You go up the stream of the Vacas River and the Relinchos stream (after sleeping two nights, the first one at the Pampa de Leñas refuge at 2700 m and the second one at the Casa de Piedra refuge at 3050 m). The area is filled with streams and you arrive to a base camp the third day, called "Plaza Argentina Superior" at 4100 m. From base camp, you ascend in a West-North-West direction, through severe slopes of transportation, reaching the 4700 m level, once you pass a huge rocky area, where the camp 1 is assembled. Following that direction, you reach the Portezuelo Ameghino at 5300 m, installing camp 2. From the Portezuelo you advance in a South-West direction, ascending through the Northern side of the Western crest, reaching 5800 m, at the start of the Polar Glacier, where camp 3 is installed. Once we reach the glacier, we do not abandon this until we reach a level of 6500 m. Very close to the border of the edge and in an area protected by rocks, we place camp 4, named "Piedra Bandera". To make the summit from this camp, it is convenient a bivouac at 6700 m. The distance between Punta de Vacas to the base camp is of approximately 60 km. Due to the easiness this access brings, many expeditions arrive to the Polish Glacier base, through the Northwest or Normal route, carrying out a path from the installed shelters at 5700 m.
The southern wall presents, in its almost 3000 mt of height, a spur that was used by a French team on its first ascension in 1954. This spur offers relative safety from the detachment of rocks and avalanches. The Base Camp at 4100 m denominated "Plaza Francia" is placed left where this spur begins, arriving to camp 1, after going through a large slope, but a simple climb, at the base of the "Grandes Torres" at 4900 m. These formations are furrowed with access canals, generally covered in ice, that require an excellent technical rock display, not overcoming difficulties at 4' (+) and offering access to camp 2 at 5800 m at the base of the Inferior Glacier. After passing through a considerable slope of ice, you pass the Superior Glacier "cascade", using an artificial technique on ice, presenting a vertical cut of approximately 50 m. The Superior Glacier presents a comfortable "plain" or "plateau" for installing Camp 3 (6400 m), arriving on the right side to the final and most important part of the superior spur, in which, given the demands of the terrain (5 th grade of difficulty) we install Camp 4 ant 6700 m, from where we reach the summit. The descent is normally carried out through the North side or the Normal Route.

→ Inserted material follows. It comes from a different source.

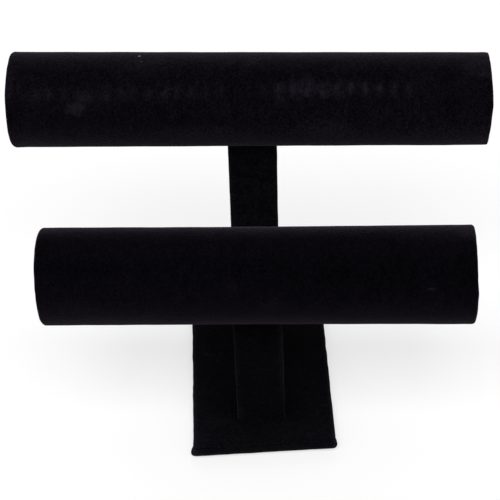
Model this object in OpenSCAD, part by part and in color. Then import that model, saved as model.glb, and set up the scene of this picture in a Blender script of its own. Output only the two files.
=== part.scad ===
// Two-tier bracelet display stand: velvet drawn over two card tubes, two wooden posts and a base board.
// X runs along the bars, Y from the front to the back and Z up.
// The origin is on the floor, under the middle of the base.

/* [Base] */
// Width of the bare base board
board_w = 90; // [76:1:130]
// Depth of the bare base board
board_d = 150; // [130:1:200]
// Thickness of the base board
board_t = 6; // [4:0.5:12]
// Thickness of the felt liner under the base
liner_t = 1; // [0.5:0.1:2]
// Distance of the liner's edge from the covered edge of the base
liner_inset = 4; // [2:0.5:10]
// Corner radius of the liner
liner_corner_r = 3; // [1:0.5:8]
// Width of the velvet hem turned under the board
hem_w = 14; // [8:1:25]
// Radius of the tuck of spare cloth at each corner of the base
tuck_r = 1.7; // [1.2:0.1:2.5]

/* [Posts] */
// Width of the bare post
post_core_w = 29.2; // [24:0.2:40]
// Depth of the bare post
post_core_d = 12.7; // [10:0.1:20]
// Front face of the front post behind the front edge of the base
front_setback = 23; // [15:0.5:40]
// Back face of the rear post in front of the back edge of the base
rear_margin = 12.3; // [6:0.1:30]
// Sideways place of the front post on the base
front_post_x = -1; // [-10:0.5:10]
// Sideways place of the rear post on the base
rear_post_x = 1; // [-10:0.5:10]
// Corner radius of the covered post
post_corner_r = 1.3; // [0.5:0.1:3]
// Width of the lap where the post's cover closes at the back
post_lap_w = 9; // [5:0.5:14]

/* [Bars] */
// Outer diameter of the bare card tube
tube_d = 58; // [50:0.5:66]
// Wall of the card tube
tube_wall = 2.5; // [1.5:0.1:4]
// Length of the covered lower bar
lower_bar_l = 266; // [200:1:330]
// Length of the covered upper bar
upper_bar_l = 304.8; // [220:0.1:360]
// Height of the lower bar's axis above the base
lower_bar_h = 115; // [95:1:150]
// Height of the upper bar's axis above the base
upper_bar_h = 178; // [160:1:240]
// Sideways place of the lower bar's middle on its post
lower_bar_shift = 0.8; // [-3:0.1:3]
// Sideways place of the upper bar's middle on its post
upper_bar_shift = -0.3; // [-3:0.1:3]
// Turn of the lower bar on its post, seen from above
lower_bar_turn = -3.9; // [-6:0.1:6]
// Turn of the upper bar on its post, seen from above
upper_bar_turn = -4.8; // [-6:0.1:6]
// Width of the lap where the bar's cover closes at the back
bar_lap_w = 10; // [6:0.5:16]
// Place of that lap round the bar, from straight down towards the back
bar_lap_angle = 62; // [45:1:130]

/* [Velvet and glue] */
// Thickness of the velvet with its pile
velvet_t = 0.9; // [0.6:0.1:1.4]
// Glue between the velvet and a curved surface
glue_gap = 0.1; // [0.05:0.05:0.2]
// Radius of the velvet over the edges of the base
base_edge_r = 1.6; // [1:0.1:2]

/* [Bar ends] */
// Length of velvet turned into each end of the tube
turn_in = 11; // [8:0.5:20]
// Thickness of the end disc
disc_t = 3; // [2:0.5:4]
// Depth of the covered disc behind the end of the bar
disc_recess = 1; // [0.5:0.1:2]
// Width of the velvet turned onto the back of the disc
disc_hem_w = 8; // [5:0.5:14]

/* [Screws] */
// Thread diameter of the screws
screw_d = 3.5; // [3:0.1:4.5]
// Distance between the two screws of a joint
screw_pitch = 16; // [13:0.5:19]
// Length of the screws through the base board
base_screw_l = 30; // [20:1:40]
// Length of the screws through the tubes
bar_screw_l = 25; // [15:1:35]
// Head diameter of the countersunk screws
countersunk_head_d = 7.5; // [6:0.1:9]
// Head diameter of the pan head screws
pan_head_d = 7.2; // [6:0.1:8]
// Head height of the pan head screws
pan_head_h = 2.4; // [1.8:0.1:3]
// Outer diameter of the washers
washer_d = 10; // [8.5:0.5:12]
// Thickness of the washers
washer_t = 1; // [0.6:0.1:1.6]
// Hole in the top of the tube that lets the screwdriver in
driver_hole_d = 9.5; // [8.5:0.5:12]
// Clearance round a screw in its hole
screw_gap = 0.05; // [0.02:0.01:0.2]

/* [Hidden] */
$fn = 72;
overcut = 2;
tip_r = 0.3;
tip_share = 2;
recess_arm_w = 1;
recess_depth = 1.4;
washer_gap = 0.25;

// Covered sizes
base_w = board_w + 2 * velvet_t;
base_d = board_d + 2 * velvet_t;
hem_top = liner_t + velvet_t;
board_top = hem_top + board_t;
base_top = board_top + velvet_t;
cover_h = base_top - liner_t;
post_w = post_core_w + 2 * velvet_t;
post_d = post_core_d + 2 * velvet_t;
tube_r = tube_d / 2;
bore_r = tube_r - tube_wall;
bar_r = tube_r + glue_gap + velvet_t;
lap_angle = bar_lap_w / bar_r * 180 / PI;

// Places of the posts and the bars
front_post_y = front_setback + (post_d - base_d) / 2;
rear_post_y = (base_d - post_d) / 2 - rear_margin;
lower_axis_z = base_top + lower_bar_h;
upper_axis_z = base_top + upper_bar_h;
seat_r = bar_r + glue_gap;

// The velvet goes round the end of the tube in one fold
fold_r = (tube_wall + 2 * (velvet_t + glue_gap)) / 2;
turned_r = bar_r - 2 * fold_r;
plug_r = turned_r - glue_gap;
disc_r = plug_r - velvet_t;
plug_l = disc_t + 2 * velvet_t;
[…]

From Plaza de Mulas Vieja (4230 m), after a short horizontal way towards the south, we ascend and in a 6 or 7 hour day, we arrive to the first walls and to the last practicable ascension point, without climbing, where we install Camp 1 at 5500 m. The next day, we advance to the base of the walls, going up and down towards the Southern crest that is at approximately 2 km away. About halfway towards the mountain, there is a large channel that constitutes the key to ascension; this channel allows us to reach the superior part of the edge, avoiding the section between 6000 and 6600 m, that presents many vertical and impracticable conglomerate towers. To arrive to the base of the channel, you must dominate a first rocky step of about 100 m high, that surrounds the mountain. This avoids advancing the way of the crest; arriving to its proximity you find a profound canal you go up until you reach the base of the first vertical tower of the edge, very close to the point marked at 6009 m, from the topography 1/50.000 of the Argentine Military Geographical Institute. From here, you go North, descending 200 m and surrounding a rocky area until you reach the base of the "large canal". On a rock, in form of a roof at 5700 m you find Camp 2, only 200 m above Camp 1 and scarcely turned south, in a the vertical sense of the mountain. The canal is attacked through rocky slope and after a few hundred meters, it slims and forms a slide of snow between two rocky walls, a little bit higher, the terrain widens again. Finally, you arrive to an open slope that ends against a vertical wall that forms a cut on the right but starts losing height towards the left. The route directs diagonally in this last direction. From there at the base of the wall you can find a relatively good place to install Camp 3, at 6400 m. From here you keep on going towards the superior border of the wall, that is like a secondary crest on the West side, until you reach the meeting point with the southern crest (probably at 6707 m, on topography 1/50.000 I.G.M.A.), you continue up the main edge which you do not abandon until you reach the summit. The descent is carried out through the crest that unites both peaks (Cresta del Guanaco) and takes part of the superior northern face, very close to the main summit.
The approaching route is through Valle de Vacas and Relinchos up to "Plaza Argentina Superior". The East Glacier, placed between the Polish Glacier and the South Wall originates at 6300 m, the maximum slope between 60 and 65 degrees. The inferior sections are not very difficult, starting at 6200 m, where you have to overcome a cut in the rock of 400 m of unevenness. The final part is reached, close to the summit, through the edge of the Polish Glacier. This route was accomplished for the first time in 1978 by the argentines Guillermo Vieyro, Jorge Jasson and Edgardo Porcellana.
This new access variant, passing through the Pyramid, was accomplished in January 1982 by Carlos Sansón and Sergio Buglio. You enter through the Valle de Horcones up to the summit of the Pyramid Hill (6000 m), from there and through a close channel at 6100 m you join the original route of the South West Edge that takes you to the Southern peak, the descent is carried out through the Gran Acarreo to Plaza de Mulas.